In Jack Pine, Kent Monkman appropriates the iconic work The Jack Pine, 1916–17, by Tom Thomson (1877–1917), subverting the original painting’s visual language and meaning. In this watercolour, Monkman obscures the famed Canadian landscape with a scrim of violent, racist text from a pulp Western novel that he culled from his research on the fetishization of Indigenous men. Two men are depicted near the base of the tree, one wearing a cowboy hat, and the other a feathered headdress. Their ambiguous embrace implies both a struggle and a sexual act, and the land is the focus of the encounter. The text appears camouflaged in parts of the composition, yet it resonates clearly in red on the warrior’s body and blue over the cowboy’s body. After his early explorations in abstraction, Monkman wanted to find a means of deeper and clearer communication, so he turned toward figurative imagery, and Jack Pine is part of this shift in his art.


Tom Thomson, The Jack Pine, 1916–17, oil on canvas, 127.9 x 139.8 cm, National Gallery of Canada, Ottawa.

When he took up representational painting, Monkman began by depicting people in ambiguous landscapes. He later quoted directly from well-known paintings by Group of Seven artists. With a focus on homosexuality, he decided to include two key players in his new narrative, creating, in his words, “one as a brown man and one as a white man; one a ‘cowboy’ and the other an ‘Indian.’  Monkman’s objective was to use sexual power dynamics to explore issues of Christianity and colonialism, with particular emphasis on how Indigenous peoples accepted homosexuality and how the Church repressed it.


Other works in which Monkman referenced the Group of Seven include Superior, 2001, where the artist lifts the composition from Group of Seven member Lawren S. Harris (1885–1970). In his characteristic humorous style, he turned the tree stump in the painting North Shore, Lake Superior, 1926—which Harris intended as a majestic symbol of nature’s regenerative power—into a blatant phallus. These works take aim at male artists’ colonialist chauvinism, as well as their notorious exclusion of women. The use of layered image and text is reflective of the complex stratification of power, eroticism, morality, and xenophobia at the root of Canadian identity.
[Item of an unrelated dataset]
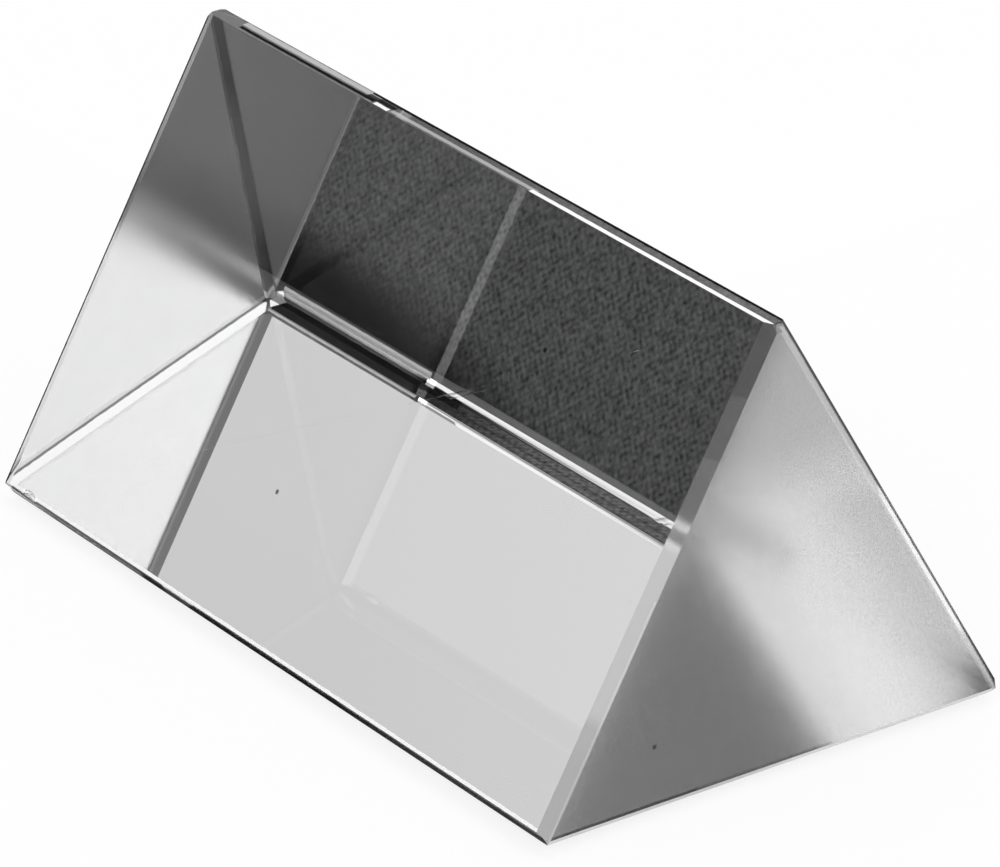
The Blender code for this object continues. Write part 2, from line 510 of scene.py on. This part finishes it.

Monkman has identified this series as part of an important development in his work, noting:


My Group of Seven interventions were transitional influences from my Prayer Language series; I made a suite of watercolours that shows my visual transition from abstraction to landscape. I focused on the Group of Seven because I was interested in the graphic quality of their work. Their landscape paintings suited the more graphic style of my earliest watercolour pieces after the Prayer Language, in which I continued to experiment with an overlay of text over the work…Taking on this series was a reflection on conflicts around land in North America. Looking at their work, I was struck by how the Group of Seven painted Canadian landscapes as empty and unpopulated, devoid of people. The Canadian artists in the Group of Seven “disappeared” first peoples and reinforced concepts of the North American landscape as an empty wilderness. I wanted to challenge that.


Monkman’s Jack Pine, among other paintings in the series, was installed in the Members’ Lounge of the McMichael Canadian Art Collection in Kleinburg, Ontario, as part of his 2004 residency there. This can be read as an ironic placement, given the McMichael’s history as the institutional authority on Canadian identity in the work of the Group of Seven.